Arbitration is generally subject to a fee. Depending on the amount in dispute and the canton, costs of around two hundred to a maximum of two thousand francs can be expected. Disputes arising from rent and lease of residential and business premises or employment law disputes are exempt from the obligation to pay costs, whereby the latter only up to a value in dispute of CHF 30,000. If no agreement is reached, the costs are temporarily imposed on the plaintiff, whereby a different allocation of costs is possible in subsequent court proceedings.

In contrast to court proceedings, no party compensation is awarded in arbitration proceedings, regardless of the area of law. Therefore, if a party wishes to be accompanied by legal counsel, they must bear the corresponding costs themselves.

Approaching arbitration/conciliation with an open mind

The above explanations show that arbitration is not rocket science, even for non-experts. The challenge does not lie in procedural obstacles, but rather in the mindset of the parties.
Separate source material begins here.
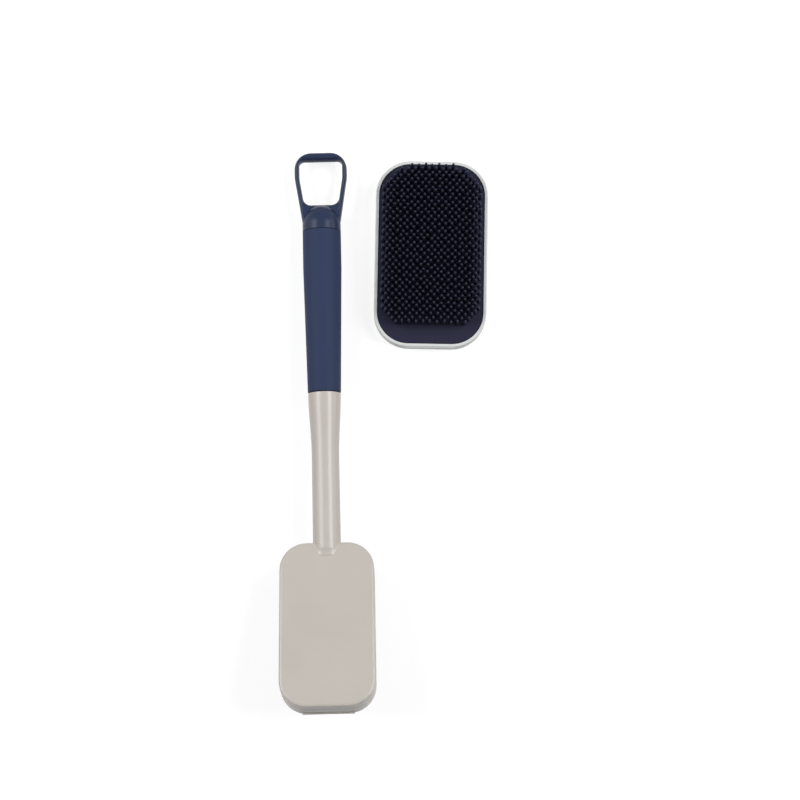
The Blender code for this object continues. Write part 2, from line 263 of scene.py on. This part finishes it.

People who are confronted with arbitration, whether as plaintiff or defendant, are often skeptical about the arbitration process. As the dispute usually drags on for several weeks, if not months or even years, by the time arbitration takes place, it is all too often perceived as an additional burden rather than an opportunity. This reduces the chances of an amicable settlement being reached.

If, on the other hand, the parties manage to approach the arbitration process with an open mind and a willingness to compromise, possibly together with their lawyers, they increase their chances of reaching an amicable agreement, which allows them to invest financial, time and emotional resources in new projects.